Вопрос о безумии или здоровье Хармса волнует именно обывателя. Потому что не обыватель – как правило, славист, и как правило, немецкий или американский – поступает с Хармсом проще. Хармс открывает такой безумный простор для интерпретаций, безумный в буквальном и в переносном смысле, что что́ бы о нем ни писали, всё будет наукообразно. На знаменитом ресурсе d-harms.ru в трети статей смысл отсутствует точно так же, как и в некоторых сочинениях Хармса, только сочинения Хармса при этом забавные, а сочинения его исследователей не забавные. И когда мы читаем о диалектике «я» и «не-я», «сокрытого и несокрытого» в Хармсе, о влиянии Витгенштейна на Хармса, о словоформах и мыслеформах у Хармса, нам становится понятно, что любой текст, ничего не содержащий, открывает идеальное поле для адаптации, как кляксы в тесте Роршаха дают неограниченные возможности для их эротического или политического толкования.

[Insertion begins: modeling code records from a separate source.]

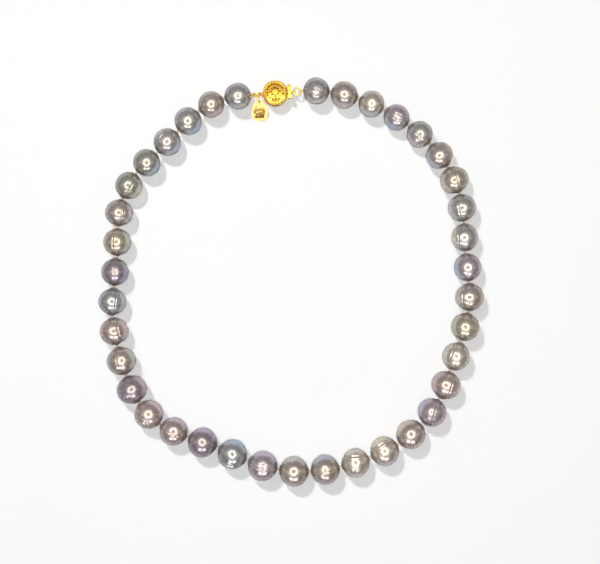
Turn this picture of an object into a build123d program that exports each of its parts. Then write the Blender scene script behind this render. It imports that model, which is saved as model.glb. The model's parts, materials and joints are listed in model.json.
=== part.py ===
from build123d import *
import math
import os

# A knotted strand of 38 ringed baroque pearls with a round filigree box clasp, lying closed and
# flat. Millimetres, +Z up, +Y towards the clasp. The origin is the bottom centre of the whole.

# ---- Pearls ----
# One pair per pearl, clockwise from the clasp's tongue side: its length along the drill hole and
# its width across it.
PEARLS = [
    (10.3, 10.5), (10.6, 10.6), (10.0, 10.6), (10.4, 10.1), (10.3, 10.6), (10.5, 11.1),
    (10.4, 11.4), (10.6, 11.1), (10.8, 10.6), (10.8, 10.9), (10.8, 11.4), (11.0, 11.5),
    (11.2, 11.1), (11.0, 11.6), (11.0, 11.4), (11.4, 11.3), (11.3, 11.7), (11.2, 11.8),
    (11.3, 12.0), (11.5, 12.2), (11.7, 12.1), (11.7, 12.0), (11.5, 11.8), (11.0, 11.4),
    (11.1, 11.5), (11.1, 12.0), (11.0, 11.4), (10.8, 11.4), (10.8, 11.2), (10.8, 10.8),
    (10.6, 10.8), (10.6, 11.0), (10.7, 10.6), (10.4, 10.7), (10.6, 10.9), (10.5, 10.8),
    (10.4, 10.4), (10.4, 10.5),
]
DRILL_HOLE_RADIUS = 0.45

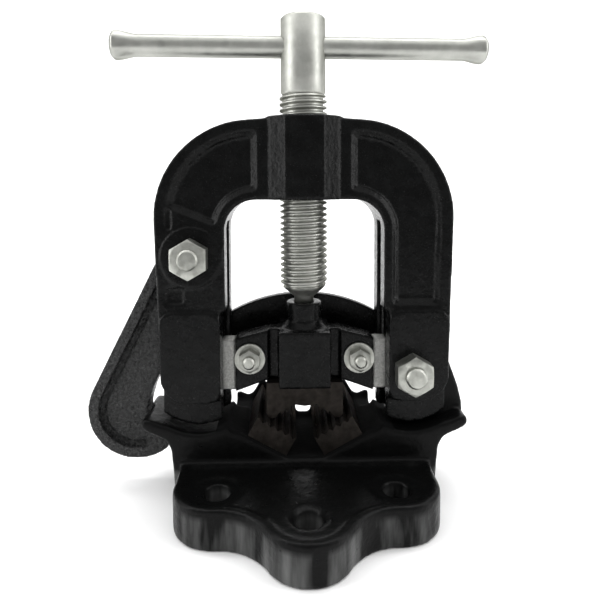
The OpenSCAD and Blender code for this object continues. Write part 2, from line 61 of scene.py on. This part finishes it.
class Shader:
    """A Principled material that is put together from procedural textures."""

    def __init__(self, name):
        self.material = bpy.data.materials.new(name)
        self.material.use_nodes = True
        self.tree = self.material.node_tree
        self.principled = self.tree.nodes["Principled BSDF"]
        self.place = self.tree.nodes.new("ShaderNodeTexCoord").outputs["Object"]

    def set(self, **values):
        for key, value in values.items():
            self.principled.inputs[key.replace("_", " ")].default_value = value

    def axes(self):
        """The three coordinates of each point, by the names X, Y and Z."""
        split = self.tree.nodes.new("ShaderNodeSeparateXYZ")
        self.tree.links.new(self.place, split.inputs[0])
        return split.outputs

    def stretched(self, scale):
        mapping = self.tree.nodes.new("ShaderNodeMapping")
        mapping.inputs["Scale"].default_value = scale
        self.tree.links.new(self.place, mapping.inputs["Vector"])
        return mapping.outputs["Vector"]

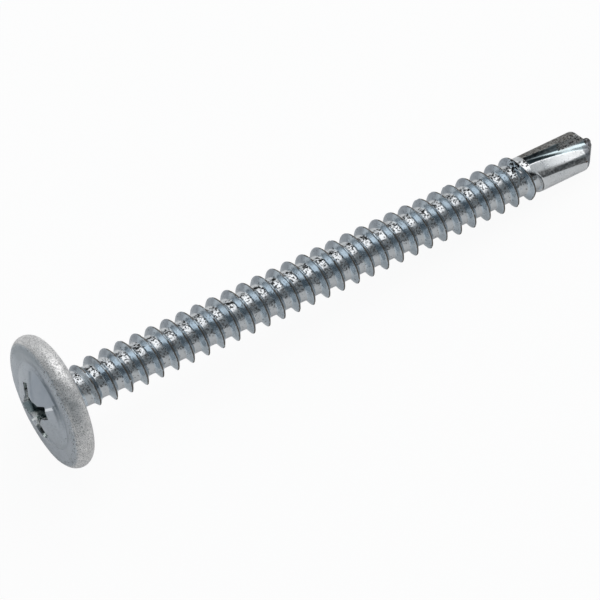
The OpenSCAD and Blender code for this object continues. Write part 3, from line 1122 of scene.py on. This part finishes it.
def floorPaint():
    paint = bpy.data.materials.new("paleFloor")
    paint.use_nodes = True
    tree = paint.node_tree
    tree.nodes.clear()
    matt = addNode(tree, "ShaderNodeBsdfDiffuse", {"Color": stage["floorColour"]}).outputs[0]
    glow = addNode(tree, "ShaderNodeEmission", {"Strength": stage["pale"]}).outputs[0]
    rays = addNode(tree, "ShaderNodeLightPath").outputs
    bounced = mathNode(tree, "MAXIMUM", rays["Is Glossy Ray"], rays["Is Transmission Ray"])
    mirrored = mathNode(tree, "MULTIPLY", bounced, stage["mirrored"])
    seen = mathNode(tree, "MULTIPLY_ADD", rays["Is Camera Ray"], stage["paleShare"], mirrored)
    mixed = addNode(tree, "ShaderNodeMixShader", (seen, matt, glow)).outputs[0]
    addNode(tree, "ShaderNodeOutputMaterial", (mixed,))
    return paint


def makeFloor():
    half = stage["floorSize"] / 2
    mesh = bpy.data.meshes.new("floor")
    corners = [(-half, -half, 0), (half, -half, 0), (half, half, 0), (-half, half, 0)]
    mesh.from_pydata(corners, [], [(0, 1, 2, 3)])
    mesh.materials.append(floorPaint())
    linkObject("floor", mesh)


lamps = dict(
    # degrees round the object, height in degrees, distance, length along the screw and depth in metres
    mainSoftbox=dict(azimuth=40, height=55, distance=0.6, length=1.1, depth=0.52, bright=1.75),
    backCard=dict(azimuth=95, height=25, distance=0.6, length=1.3, depth=0.34, bright=0.72),
    lowCard=dict(azimuth=-60, height=8, distance=0.6, length=1.3, depth=0.16, bright=0.6),
)


def makeLamp(name, lamp):
    light = bpy.data.lights.new(name, "AREA")
    light.shape = "RECTANGLE"
    light.size = lamp["length"]
    light.size_y = lamp["depth"]
    light.energy = lamp["bright"] * math.pi * lamp["length"] * lamp["depth"]
    made = linkObject(name, light)
    flat = math.radians(lamp["azimuth"])
    up = math.radians(lamp["height"])
    place = Vector((math.cos(flat) * math.cos(up), math.sin(flat) * math.cos(up), math.sin(up)))
    along = (Vector((1, 0, 0)) - place * place.x).normalized()
    turned = Matrix((along, place.cross(along), place)).transposed()
    made.matrix_world = Matrix.Translation(place * lamp["distance"]) @ turned.to_4x4()


def makeWorld():
    world = bpy.data.worlds.new("studio")
    world.use_nodes = True
    world.node_tree.nodes["Background"].inputs["Color"].default_value = stage["surroundings"]
    scene.world = world


camera = dict(
    # places in the screw's own frame, in millimetres
    eye=(1.22, -285.5, -83.94),
    aim=(1.22, 0, 21.165),
    tilt=25.647,  # degrees, how steeply the screw climbs in the picture
    lens=229.36,
    near=0.01,  # metres
    far=5,
)


def makeCamera():
    lensData = bpy.data.cameras.new("camera")
    lensData.lens = camera["lens"]
    lensData.clip_start = camera["near"]
    lensData.clip_end = camera["far"]
    made = linkObject("camera", lensData)
    eye = toRow @ Vector(camera["eye"])
    ahead = ((toRow @ Vector(camera["aim"])) - eye).normalized()
    along = (toRow.to_3x3() @ Vector((0, 0, 1))).normalized()
    level = (along - ahead * along.dot(ahead)).normalized()
    up = level.cross(ahead)
    right = ahead.cross(up)
    tilt = Matrix.Rotation(math.radians(-camera["tilt"]), 3, "Z")
    turned = Matrix((right, up, -ahead)).transposed() @ tilt
    made.matrix_world = Matrix.Translation(eye) @ turned.to_4x4()
    scene.camera = made


makeFloor()
for lampName, lamp in lamps.items():
    makeLamp(lampName, lamp)
makeWorld()
makeCamera()
scene.view_settings.view_transform = "Standard"
print("stage ready")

Что же касается обывателя, то существует как минимум две известные мне работы, которые изучают творчество Хармса как патографию, как творчество сумасшедшего. В обеих работах авторы абсолютно однозначно приходят к выводу, что при всем стремлении советской власти ставить диагноз «шизофрения» вдоль и поперек случай Хармса – один из немногих, когда диагноз поставлен обоснованно. И есть масса работ, которые доказывают аналогичную болезнь у Кафки.
Тем не менее тут опять хочется вспомнить Луначарского, который еще в 1920-х годах сказал, что безумцы в литературе были всегда, просто бывают эпохи, когда они выходят на первый план. И впрямь, если бы Хармс творил в восемнадцатом веке или девятнадцатом, его творчество проходило бы по разряду творчества душевнобольных. Но двадцатый век повернулся так, что его творчество проходит по разряду поразительных предвидений, равным образом как и творчество Кафки.

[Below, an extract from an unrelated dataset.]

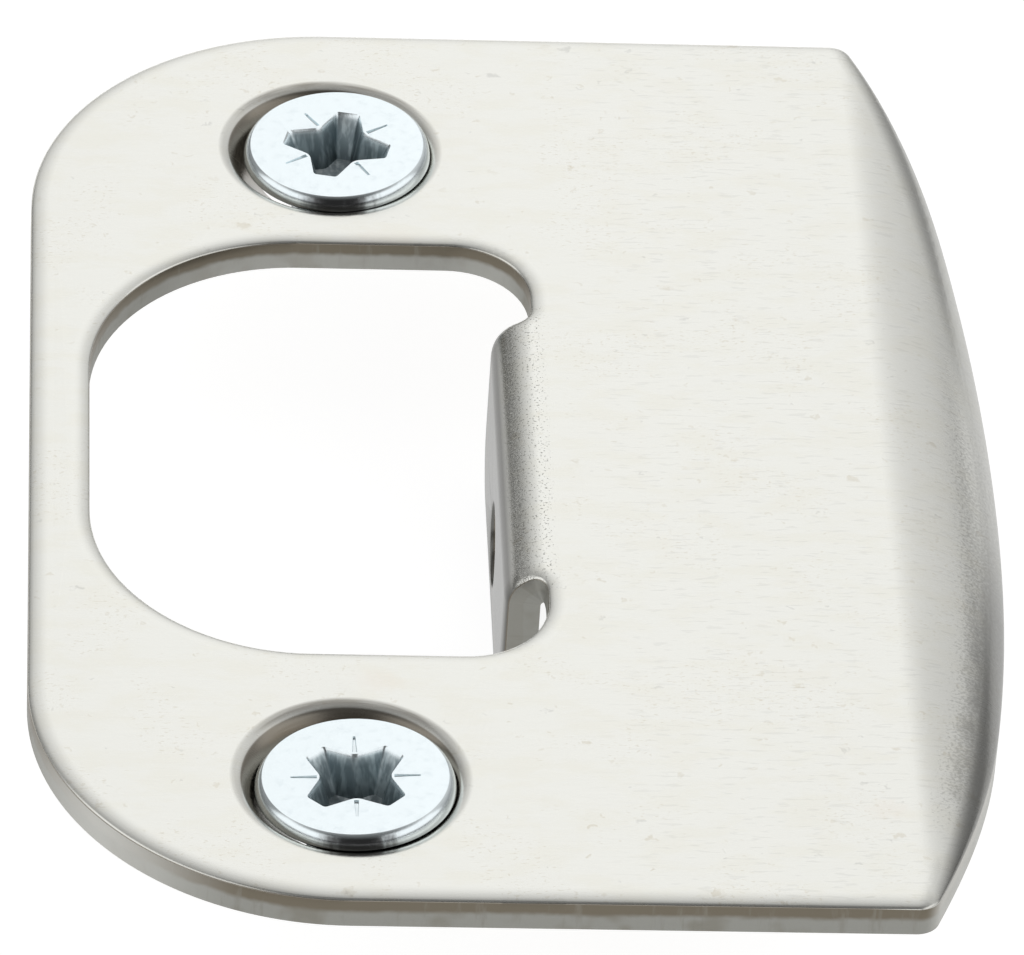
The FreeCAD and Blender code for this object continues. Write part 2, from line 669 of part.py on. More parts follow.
def build_screw(name, side, which):
    """Countersunk machine screw with a cross recess, leaning in its hole."""
    body = make_body(name)
    section = make_sketch(body, "section", "XZ_Plane")
    draw_screw_profile(section)
    turned = make_feature(body, "PartDesign::Revolution", "turned_screw", section, Angle=360.0)
    turned.ReferenceAxis = (section, ["V_Axis"])
    doc.recompute()
    volume = body.Shape.Volume
    mouth = make_sketch(body, "recess_mouth", "XY_Plane")
    draw_recess(mouth, 1.0, "")
    floor = make_sketch(body, "recess_floor", "XY_Plane", "-<recess_depth>")
    draw_recess(floor, size["recess_taper"], " * <recess_taper>")
    doc.recompute()
    recess = make_feature(body, "PartDesign::SubtractiveLoft", "drive_recess", mouth, Ruled=True)
    recess.Sections = [floor]
    recompute_cut(body, volume)

    across = size[which + "_shift_across"]
    along = size[which + "_shift_along"]
    lean, bearing = size[which + "_lean"], size[which + "_bearing"]
    widest = size["head_edge_height"] + size["head_land"]
    facing = math.radians(bearing)
    tilt = Rotation(Vector(-math.sin(facing), math.cos(facing), 0), lean)
    spin = Rotation(Vector(0, 0, 1), size[which + "_turn"])
    middle = Vector(across, size["hole_row_shift"] + side * half_spacing + along,
                    seat_height(across, along, lean, bearing))
    body.Placement = Placement(middle + tilt.multVec(Vector(0, 0, widest)), tilt.multiply(spin))
    return body


def check_and_write(bodies):
    """Stop if anything failed, then write each sub-part to its own file."""
    doc.recompute()
    for item in doc.Objects:
        if "Invalid" in item.State or "Error" in item.State:
            raise RuntimeError("%s could not be worked out" % item.Name)
    os.makedirs("parts", exist_ok=True)
    for body in bodies:
        shape = body.Shape
        if shape.isNull() or not shape.isValid() or len(shape.Solids) != 1:
            raise RuntimeError("%s is not one good solid" % body.Label)
        shape.exportStep(os.path.join("parts", body.Label + ".step"))
        box = shape.optimalBoundingBox()
        print("%s: %.1f mm3, X %.2f to %.2f, Y %.2f to %.2f, Z %.2f to %.2f"
              % (body.Label, shape.Volume, box.XMin, box.XMax, box.YMin, box.YMax, box.ZMin, box.ZMax))


plate = build_plate()
upper = build_screw("upper_screw", 1, "upper")
lower = build_screw("lower_screw", -1, "lower")
check_and_write([plate, upper, lower])
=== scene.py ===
"""Looks of a full-lip door strike plate and its two countersunk screws."""
import json
import logging
import math
from dataclasses import dataclass, field
from enum import Enum
from typing import Callable, Iterable, Sequence

import bmesh
import bpy
from mathutils import Matrix, Vector


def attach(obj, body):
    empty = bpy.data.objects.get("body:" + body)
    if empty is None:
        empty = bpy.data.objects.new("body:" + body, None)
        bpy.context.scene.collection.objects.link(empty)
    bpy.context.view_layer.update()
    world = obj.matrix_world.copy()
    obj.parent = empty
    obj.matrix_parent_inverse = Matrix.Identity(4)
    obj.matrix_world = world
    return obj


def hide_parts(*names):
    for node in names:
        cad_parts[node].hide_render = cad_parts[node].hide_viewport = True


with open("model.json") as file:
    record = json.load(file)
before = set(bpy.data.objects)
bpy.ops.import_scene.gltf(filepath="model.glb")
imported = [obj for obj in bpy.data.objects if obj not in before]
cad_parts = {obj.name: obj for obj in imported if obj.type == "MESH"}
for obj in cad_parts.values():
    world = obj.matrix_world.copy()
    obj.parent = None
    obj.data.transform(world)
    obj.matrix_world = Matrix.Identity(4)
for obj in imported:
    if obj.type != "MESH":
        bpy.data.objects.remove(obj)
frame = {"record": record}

logging.basicConfig(level=logging.INFO, format="%(message)s")
log = logging.getLogger("strike_plate")

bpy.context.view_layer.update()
MM = 0.001
Socket = bpy.types.NodeSocket
TINY = 1e-4
QUARTER = math.pi / 2


class Layer(Enum):
    """Values that a mesh carries at its vertices for its materials to read."""

    BLANK = "blank"


class Skin(Enum):
    """Material indices of the plate's mesh."""

    FACE = 0
    SHEARED = 1


# ---------------------------------------------------------------- node helpers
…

В одном из своих рассказов («Пассакалия № 1», 1937) Хармс говорит:
Мы не собиратели фантастических сюжетов. Нашему сердцу милы только бессмысленные поступки. Народное творчество и Гофман противны нам. Частокол стоит между нами и подобными загадочными случаями.

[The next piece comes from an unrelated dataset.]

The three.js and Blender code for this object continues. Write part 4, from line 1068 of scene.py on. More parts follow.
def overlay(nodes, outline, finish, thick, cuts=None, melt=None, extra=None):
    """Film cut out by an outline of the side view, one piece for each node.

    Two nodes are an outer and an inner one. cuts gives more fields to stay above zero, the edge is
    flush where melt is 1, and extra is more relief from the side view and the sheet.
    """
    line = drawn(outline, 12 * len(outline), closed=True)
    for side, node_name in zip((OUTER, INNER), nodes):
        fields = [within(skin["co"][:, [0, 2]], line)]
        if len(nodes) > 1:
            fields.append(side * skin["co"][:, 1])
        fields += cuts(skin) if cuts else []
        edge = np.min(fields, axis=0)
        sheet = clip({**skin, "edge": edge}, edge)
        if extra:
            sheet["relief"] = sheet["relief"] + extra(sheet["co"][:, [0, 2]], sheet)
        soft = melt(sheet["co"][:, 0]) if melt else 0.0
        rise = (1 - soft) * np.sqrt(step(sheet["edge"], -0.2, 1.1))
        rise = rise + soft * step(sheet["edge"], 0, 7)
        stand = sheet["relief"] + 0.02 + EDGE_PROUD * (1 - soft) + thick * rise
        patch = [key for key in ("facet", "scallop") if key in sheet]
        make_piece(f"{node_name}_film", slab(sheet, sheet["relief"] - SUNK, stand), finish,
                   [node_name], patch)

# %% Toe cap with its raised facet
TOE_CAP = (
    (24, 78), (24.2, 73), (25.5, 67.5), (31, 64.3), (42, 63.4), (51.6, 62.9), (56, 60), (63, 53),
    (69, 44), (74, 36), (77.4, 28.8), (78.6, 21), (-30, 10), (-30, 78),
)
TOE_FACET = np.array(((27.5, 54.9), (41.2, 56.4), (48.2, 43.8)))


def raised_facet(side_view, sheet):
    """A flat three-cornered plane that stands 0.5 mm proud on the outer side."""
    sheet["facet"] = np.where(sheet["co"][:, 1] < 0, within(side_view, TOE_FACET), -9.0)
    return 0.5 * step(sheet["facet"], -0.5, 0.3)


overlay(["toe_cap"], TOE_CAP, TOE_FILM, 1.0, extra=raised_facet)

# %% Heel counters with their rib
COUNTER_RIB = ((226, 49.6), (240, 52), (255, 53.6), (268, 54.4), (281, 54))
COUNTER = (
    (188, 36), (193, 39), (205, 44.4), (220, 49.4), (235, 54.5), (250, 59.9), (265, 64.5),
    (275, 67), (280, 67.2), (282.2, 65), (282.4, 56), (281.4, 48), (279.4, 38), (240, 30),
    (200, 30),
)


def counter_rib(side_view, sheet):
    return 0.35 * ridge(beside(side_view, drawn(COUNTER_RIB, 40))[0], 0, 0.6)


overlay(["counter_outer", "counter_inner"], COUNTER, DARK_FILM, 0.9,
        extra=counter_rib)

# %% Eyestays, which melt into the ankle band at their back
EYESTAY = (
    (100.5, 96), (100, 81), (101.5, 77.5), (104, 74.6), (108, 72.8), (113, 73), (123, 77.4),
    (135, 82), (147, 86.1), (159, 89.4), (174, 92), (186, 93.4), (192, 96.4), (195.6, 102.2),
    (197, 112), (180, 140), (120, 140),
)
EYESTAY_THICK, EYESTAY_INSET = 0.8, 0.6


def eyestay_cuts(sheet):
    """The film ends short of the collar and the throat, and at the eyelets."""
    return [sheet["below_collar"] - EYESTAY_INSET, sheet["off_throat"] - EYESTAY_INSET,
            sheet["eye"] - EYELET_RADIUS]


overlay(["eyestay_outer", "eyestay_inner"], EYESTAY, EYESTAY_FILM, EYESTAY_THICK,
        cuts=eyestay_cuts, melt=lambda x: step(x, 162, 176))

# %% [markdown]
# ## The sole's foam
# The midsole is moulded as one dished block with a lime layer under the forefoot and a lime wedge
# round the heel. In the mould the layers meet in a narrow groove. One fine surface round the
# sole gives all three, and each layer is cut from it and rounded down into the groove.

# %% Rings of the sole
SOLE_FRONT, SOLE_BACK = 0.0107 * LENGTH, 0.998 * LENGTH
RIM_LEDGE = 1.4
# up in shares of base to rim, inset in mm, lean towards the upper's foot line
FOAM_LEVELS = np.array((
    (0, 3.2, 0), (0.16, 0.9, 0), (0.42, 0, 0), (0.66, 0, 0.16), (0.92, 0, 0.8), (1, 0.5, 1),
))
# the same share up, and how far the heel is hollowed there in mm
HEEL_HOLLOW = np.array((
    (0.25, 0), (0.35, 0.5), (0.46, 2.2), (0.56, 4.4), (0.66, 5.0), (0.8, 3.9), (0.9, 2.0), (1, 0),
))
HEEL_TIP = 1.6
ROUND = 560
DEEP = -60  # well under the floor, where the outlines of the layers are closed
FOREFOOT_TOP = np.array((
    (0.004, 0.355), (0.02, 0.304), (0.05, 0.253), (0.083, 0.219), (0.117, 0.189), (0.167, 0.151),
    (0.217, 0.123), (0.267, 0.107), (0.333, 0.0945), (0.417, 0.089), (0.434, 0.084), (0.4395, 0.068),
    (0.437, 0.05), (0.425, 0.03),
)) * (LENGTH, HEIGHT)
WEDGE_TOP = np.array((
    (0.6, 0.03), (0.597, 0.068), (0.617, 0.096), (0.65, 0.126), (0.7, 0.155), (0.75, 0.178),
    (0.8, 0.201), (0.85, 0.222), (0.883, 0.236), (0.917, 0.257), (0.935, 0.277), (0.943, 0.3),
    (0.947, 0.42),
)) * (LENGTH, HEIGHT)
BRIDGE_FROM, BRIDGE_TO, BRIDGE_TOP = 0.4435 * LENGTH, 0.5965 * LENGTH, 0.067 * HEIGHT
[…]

И действительно, безумие Гофмана на фоне безумия Хармса и Кафки выглядит почти карнавалом, почти детским праздником.
Явление Хармса, как и явление Кафки, было подготовлено, с одной стороны, Толстым с его голой прозой, с его миром, увиденным, как Шкловский это называл, через предельное остранение. Мир позднего Толстого – мир абсурдный. Абсурд – это армия, любые формы принуждения, церковь, чиновники. Толстой переписывает этот мир простым и ясным языком: одни люди вешают других людей ради представления о свободе и справедливости, а перед этим служат молебен в тюремной церкви. Разве само выражение – «тюремная церковь» – не оксюморон?